What needs to be done: Can the data below be set down again exactly, line for line?

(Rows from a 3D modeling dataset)

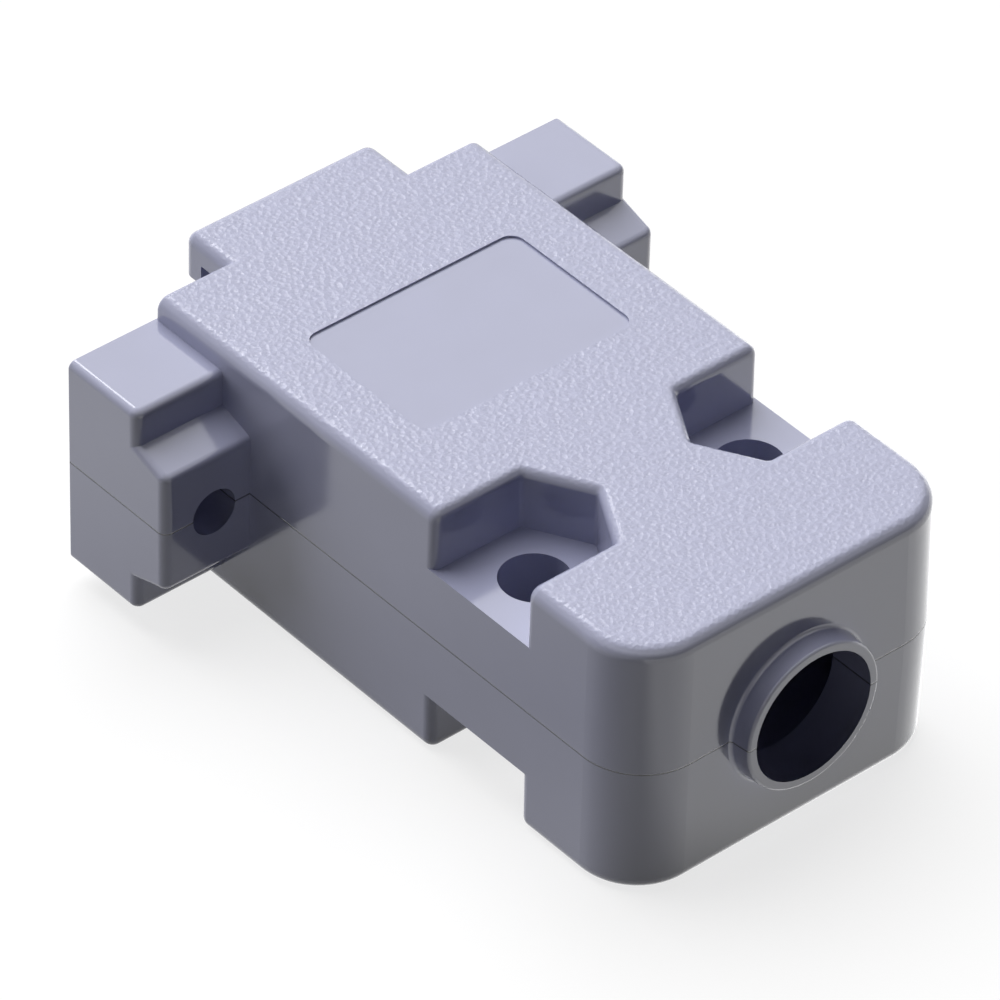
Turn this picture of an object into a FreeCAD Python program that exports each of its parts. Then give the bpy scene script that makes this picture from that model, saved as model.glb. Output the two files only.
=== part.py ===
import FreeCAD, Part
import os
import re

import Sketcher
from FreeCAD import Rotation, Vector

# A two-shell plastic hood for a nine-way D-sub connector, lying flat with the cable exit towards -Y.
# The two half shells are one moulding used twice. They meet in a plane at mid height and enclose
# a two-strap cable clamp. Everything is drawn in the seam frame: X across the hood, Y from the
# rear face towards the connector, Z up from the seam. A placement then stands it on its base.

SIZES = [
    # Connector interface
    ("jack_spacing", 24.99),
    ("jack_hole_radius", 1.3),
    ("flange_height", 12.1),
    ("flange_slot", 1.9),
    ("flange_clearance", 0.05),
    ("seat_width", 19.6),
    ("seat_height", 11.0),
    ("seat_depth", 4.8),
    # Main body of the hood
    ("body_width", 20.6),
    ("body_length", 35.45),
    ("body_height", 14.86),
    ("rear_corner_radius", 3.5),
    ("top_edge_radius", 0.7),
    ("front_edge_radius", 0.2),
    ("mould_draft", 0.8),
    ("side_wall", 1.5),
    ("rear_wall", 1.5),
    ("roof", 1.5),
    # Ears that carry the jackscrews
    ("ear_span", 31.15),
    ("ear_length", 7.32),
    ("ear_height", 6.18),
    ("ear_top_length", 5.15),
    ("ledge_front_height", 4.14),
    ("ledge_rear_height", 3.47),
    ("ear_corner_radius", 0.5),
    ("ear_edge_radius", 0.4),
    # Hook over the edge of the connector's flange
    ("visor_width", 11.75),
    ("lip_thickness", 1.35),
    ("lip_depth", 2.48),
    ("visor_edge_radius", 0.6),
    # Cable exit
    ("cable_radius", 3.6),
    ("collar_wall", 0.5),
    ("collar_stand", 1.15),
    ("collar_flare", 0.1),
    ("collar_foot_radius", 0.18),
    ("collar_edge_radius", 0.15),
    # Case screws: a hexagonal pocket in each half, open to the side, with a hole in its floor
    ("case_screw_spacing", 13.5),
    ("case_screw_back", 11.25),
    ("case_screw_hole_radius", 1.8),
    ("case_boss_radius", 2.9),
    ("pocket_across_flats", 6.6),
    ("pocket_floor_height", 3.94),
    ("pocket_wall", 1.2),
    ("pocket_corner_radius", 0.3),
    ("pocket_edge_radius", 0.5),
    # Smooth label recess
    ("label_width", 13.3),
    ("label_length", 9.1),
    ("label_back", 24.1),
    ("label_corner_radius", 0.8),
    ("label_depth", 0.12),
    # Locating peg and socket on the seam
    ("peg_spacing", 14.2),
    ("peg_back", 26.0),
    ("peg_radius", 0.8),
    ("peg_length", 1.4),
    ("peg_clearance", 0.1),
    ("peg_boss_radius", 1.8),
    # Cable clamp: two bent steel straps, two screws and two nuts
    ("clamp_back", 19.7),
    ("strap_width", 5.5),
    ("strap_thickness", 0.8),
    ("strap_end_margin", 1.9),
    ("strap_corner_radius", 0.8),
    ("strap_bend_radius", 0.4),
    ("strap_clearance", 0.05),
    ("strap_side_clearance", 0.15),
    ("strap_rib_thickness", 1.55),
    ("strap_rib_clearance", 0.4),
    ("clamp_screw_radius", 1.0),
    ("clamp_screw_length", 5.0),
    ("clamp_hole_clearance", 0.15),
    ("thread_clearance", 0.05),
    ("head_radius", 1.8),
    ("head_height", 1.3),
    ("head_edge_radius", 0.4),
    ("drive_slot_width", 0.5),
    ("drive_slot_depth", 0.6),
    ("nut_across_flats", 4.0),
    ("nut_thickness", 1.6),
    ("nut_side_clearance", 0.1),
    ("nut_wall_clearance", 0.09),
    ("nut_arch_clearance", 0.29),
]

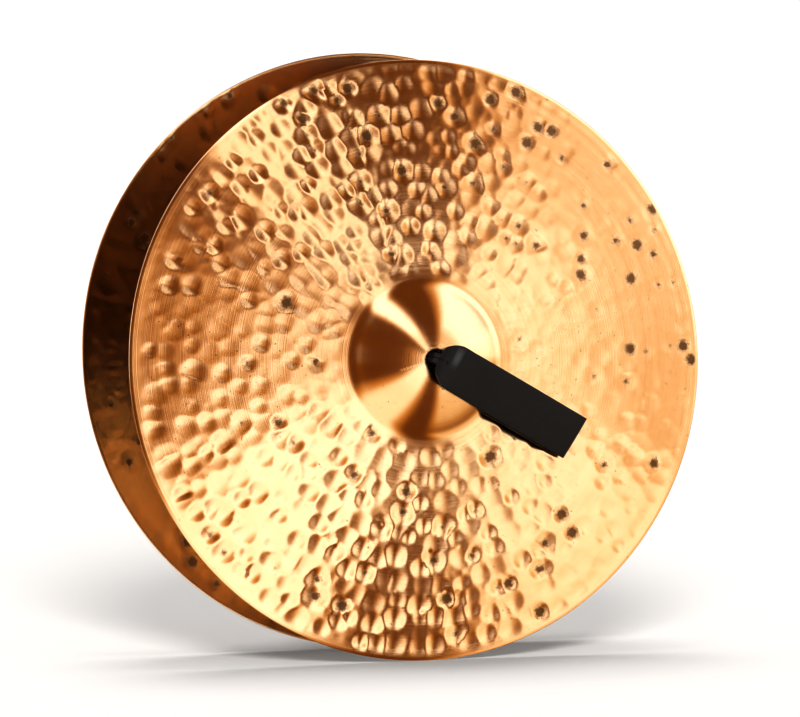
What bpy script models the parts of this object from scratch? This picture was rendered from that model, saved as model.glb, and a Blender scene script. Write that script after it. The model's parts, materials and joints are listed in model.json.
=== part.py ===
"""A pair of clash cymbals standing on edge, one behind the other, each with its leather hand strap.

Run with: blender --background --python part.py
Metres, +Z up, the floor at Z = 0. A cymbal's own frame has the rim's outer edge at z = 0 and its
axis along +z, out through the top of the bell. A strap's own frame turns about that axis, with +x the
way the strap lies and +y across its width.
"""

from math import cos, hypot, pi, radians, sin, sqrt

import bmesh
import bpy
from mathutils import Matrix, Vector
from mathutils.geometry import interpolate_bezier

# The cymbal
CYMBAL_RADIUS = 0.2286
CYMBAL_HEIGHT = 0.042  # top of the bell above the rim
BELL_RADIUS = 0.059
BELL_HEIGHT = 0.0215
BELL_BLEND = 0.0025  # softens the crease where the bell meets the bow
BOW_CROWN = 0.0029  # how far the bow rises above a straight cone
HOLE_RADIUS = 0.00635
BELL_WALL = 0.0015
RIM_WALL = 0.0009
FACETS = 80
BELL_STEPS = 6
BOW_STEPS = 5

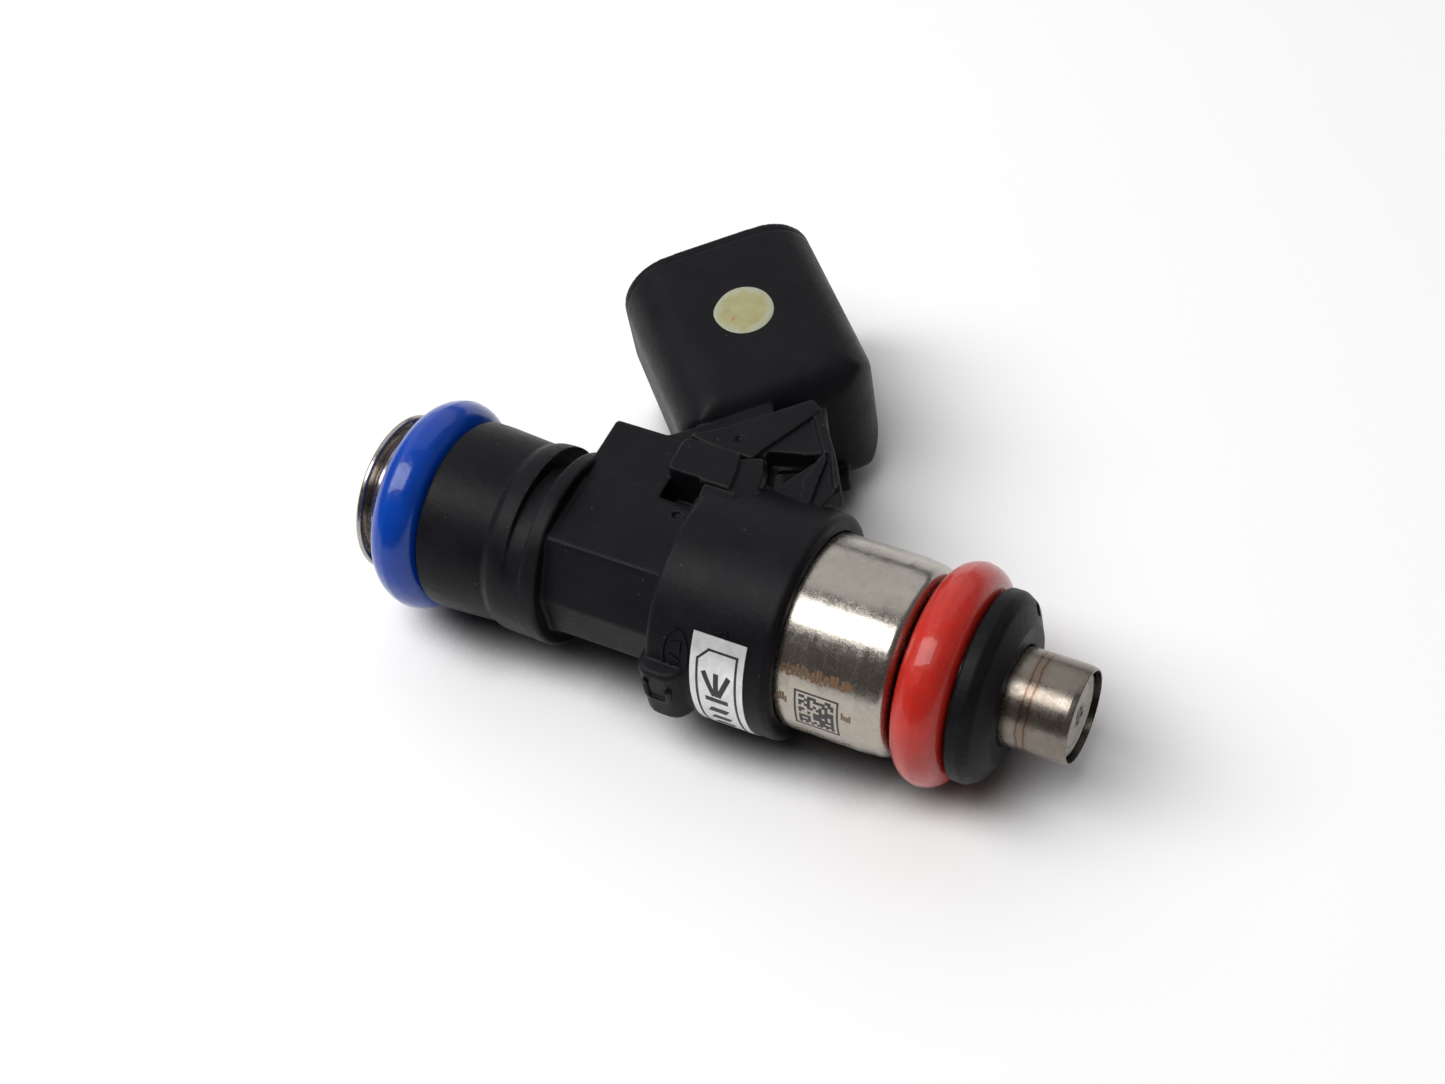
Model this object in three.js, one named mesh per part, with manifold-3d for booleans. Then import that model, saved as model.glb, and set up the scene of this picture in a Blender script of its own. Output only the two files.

Answer for the task:
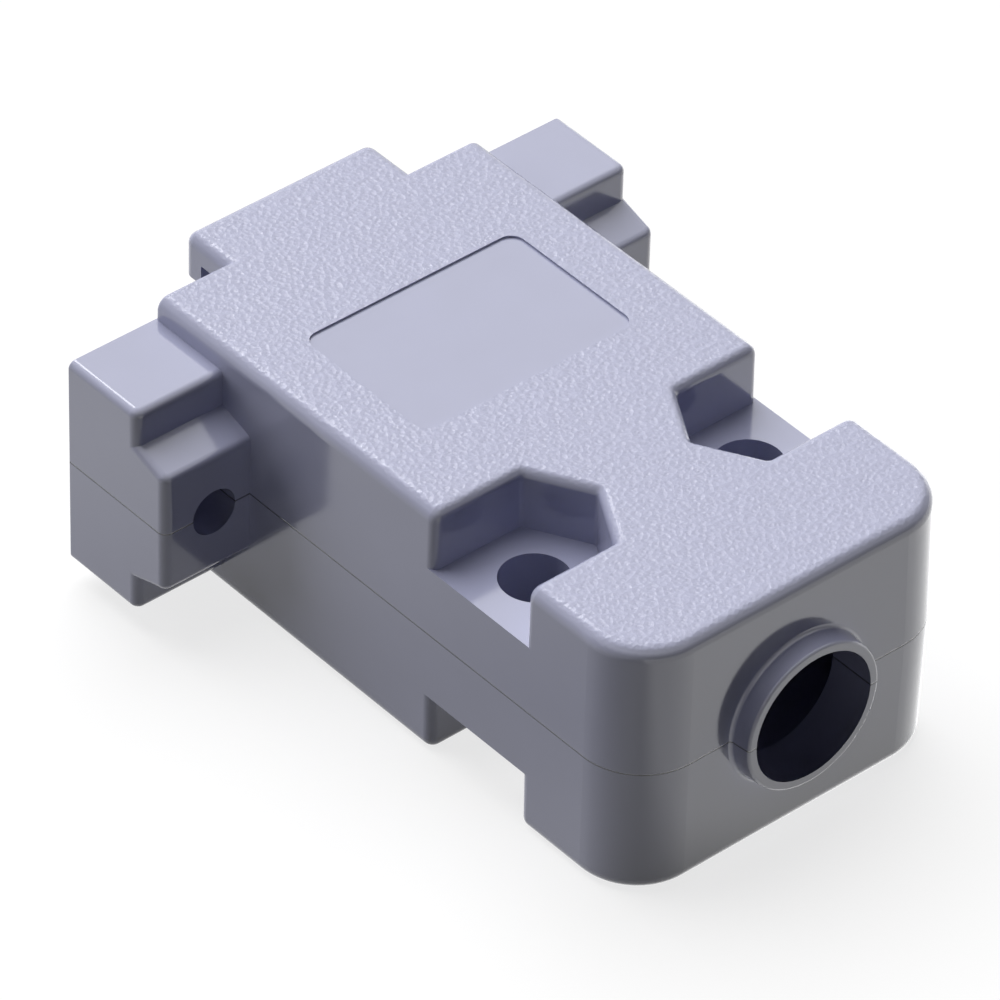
Turn this picture of an object into a FreeCAD Python program that exports each of its parts. Then give the bpy scene script that makes this picture from that model, saved as model.glb. Output the two files only.
=== part.py ===
import FreeCAD, Part
import os
import re

import Sketcher
from FreeCAD import Rotation, Vector

# A two-shell plastic hood for a nine-way D-sub connector, lying flat with the cable exit towards -Y.
# The two half shells are one moulding used twice. They meet in a plane at mid height and enclose
# a two-strap cable clamp. Everything is drawn in the seam frame: X across the hood, Y from the
# rear face towards the connector, Z up from the seam. A placement then stands it on its base.

SIZES = [
    # Connector interface
    ("jack_spacing", 24.99),
    ("jack_hole_radius", 1.3),
    ("flange_height", 12.1),
    ("flange_slot", 1.9),
    ("flange_clearance", 0.05),
    ("seat_width", 19.6),
    ("seat_height", 11.0),
    ("seat_depth", 4.8),
    # Main body of the hood
    ("body_width", 20.6),
    ("body_length", 35.45),
    ("body_height", 14.86),
    ("rear_corner_radius", 3.5),
    ("top_edge_radius", 0.7),
    ("front_edge_radius", 0.2),
    ("mould_draft", 0.8),
    ("side_wall", 1.5),
    ("rear_wall", 1.5),
    ("roof", 1.5),
    # Ears that carry the jackscrews
    ("ear_span", 31.15),
    ("ear_length", 7.32),
    ("ear_height", 6.18),
    ("ear_top_length", 5.15),
    ("ledge_front_height", 4.14),
    ("ledge_rear_height", 3.47),
    ("ear_corner_radius", 0.5),
    ("ear_edge_radius", 0.4),
    # Hook over the edge of the connector's flange
    ("visor_width", 11.75),
    ("lip_thickness", 1.35),
    ("lip_depth", 2.48),
    ("visor_edge_radius", 0.6),
    # Cable exit
    ("cable_radius", 3.6),
    ("collar_wall", 0.5),
    ("collar_stand", 1.15),
    ("collar_flare", 0.1),
    ("collar_foot_radius", 0.18),
    ("collar_edge_radius", 0.15),
    # Case screws: a hexagonal pocket in each half, open to the side, with a hole in its floor
    ("case_screw_spacing", 13.5),
    ("case_screw_back", 11.25),
    ("case_screw_hole_radius", 1.8),
    ("case_boss_radius", 2.9),
    ("pocket_across_flats", 6.6),
    ("pocket_floor_height", 3.94),
    ("pocket_wall", 1.2),
    ("pocket_corner_radius", 0.3),
    ("pocket_edge_radius", 0.5),
    # Smooth label recess
    ("label_width", 13.3),
    ("label_length", 9.1),
    ("label_back", 24.1),
    ("label_corner_radius", 0.8),
    ("label_depth", 0.12),
    # Locating peg and socket on the seam
    ("peg_spacing", 14.2),
    ("peg_back", 26.0),
    ("peg_radius", 0.8),
    ("peg_length", 1.4),
    ("peg_clearance", 0.1),
    ("peg_boss_radius", 1.8),
    # Cable clamp: two bent steel straps, two screws and two nuts
    ("clamp_back", 19.7),
    ("strap_width", 5.5),
    ("strap_thickness", 0.8),
    ("strap_end_margin", 1.9),
    ("strap_corner_radius", 0.8),
    ("strap_bend_radius", 0.4),
    ("strap_clearance", 0.05),
    ("strap_side_clearance", 0.15),
    ("strap_rib_thickness", 1.55),
    ("strap_rib_clearance", 0.4),
    ("clamp_screw_radius", 1.0),
    ("clamp_screw_length", 5.0),
    ("clamp_hole_clearance", 0.15),
    ("thread_clearance", 0.05),
    ("head_radius", 1.8),
    ("head_height", 1.3),
    ("head_edge_radius", 0.4),
    ("drive_slot_width", 0.5),
    ("drive_slot_depth", 0.6),
    ("nut_across_flats", 4.0),
    ("nut_thickness", 1.6),
    ("nut_side_clearance", 0.1),
    ("nut_wall_clearance", 0.09),
    ("nut_arch_clearance", 0.29),
]

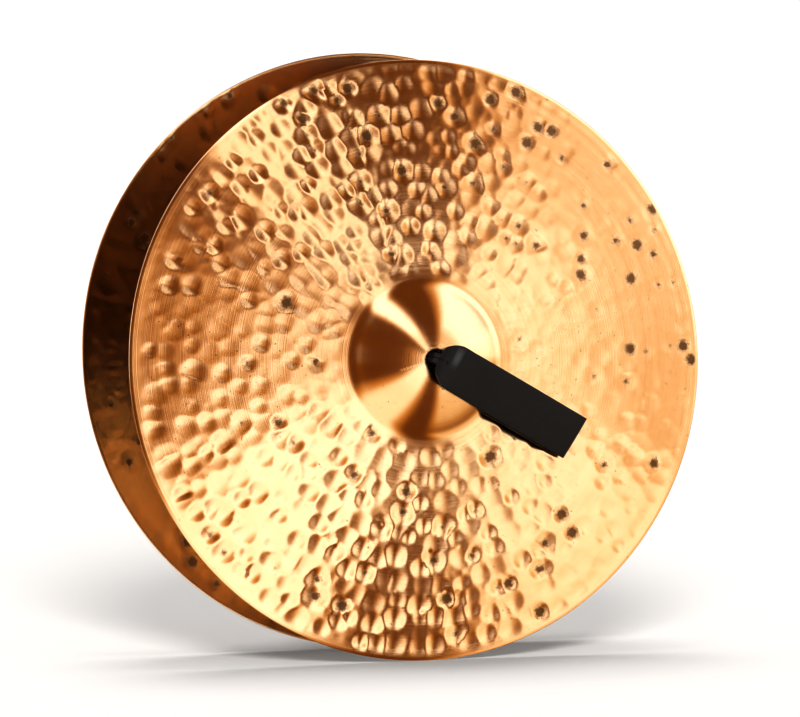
What bpy script models the parts of this object from scratch? This picture was rendered from that model, saved as model.glb, and a Blender scene script. Write that script after it. The model's parts, materials and joints are listed in model.json.
=== part.py ===
"""A pair of clash cymbals standing on edge, one behind the other, each with its leather hand strap.

Run with: blender --background --python part.py
Metres, +Z up, the floor at Z = 0. A cymbal's own frame has the rim's outer edge at z = 0 and its
axis along +z, out through the top of the bell. A strap's own frame turns about that axis, with +x the
way the strap lies and +y across its width.
"""

from math import cos, hypot, pi, radians, sin, sqrt

import bmesh
import bpy
from mathutils import Matrix, Vector
from mathutils.geometry import interpolate_bezier

# The cymbal
CYMBAL_RADIUS = 0.2286
CYMBAL_HEIGHT = 0.042  # top of the bell above the rim
BELL_RADIUS = 0.059
BELL_HEIGHT = 0.0215
BELL_BLEND = 0.0025  # softens the crease where the bell meets the bow
BOW_CROWN = 0.0029  # how far the bow rises above a straight cone
HOLE_RADIUS = 0.00635
BELL_WALL = 0.0015
RIM_WALL = 0.0009
FACETS = 80
BELL_STEPS = 6
BOW_STEPS = 5

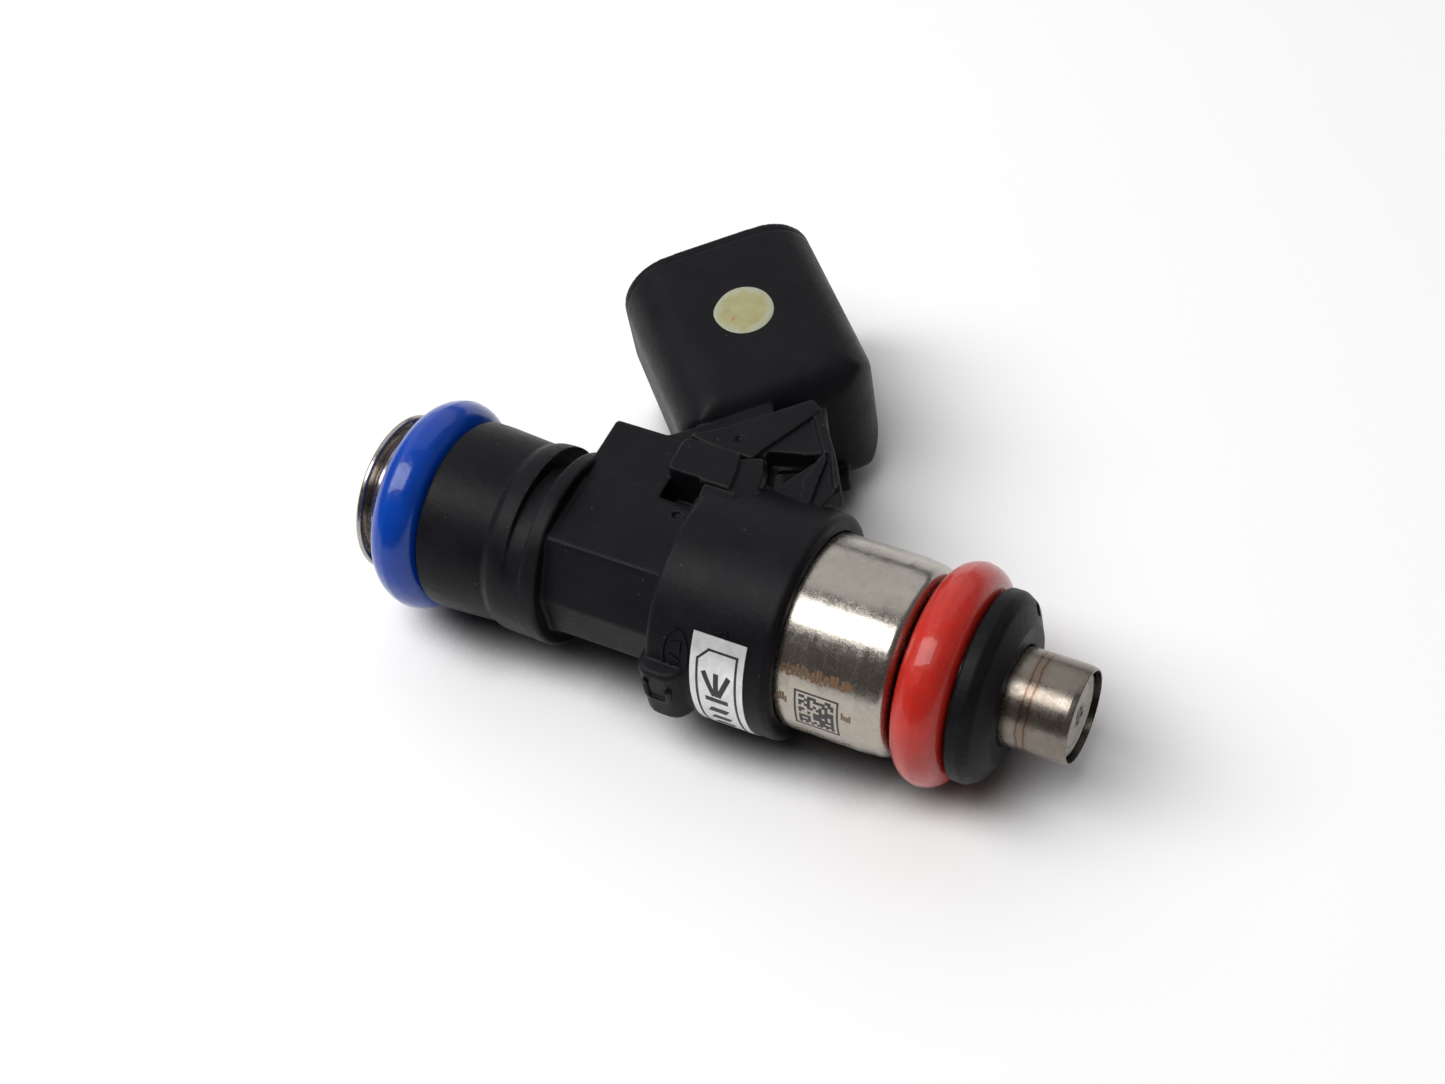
Model this object in three.js, one named mesh per part, with manifold-3d for booleans. Then import that model, saved as model.glb, and set up the scene of this picture in a Blender script of its own. Output only the two files.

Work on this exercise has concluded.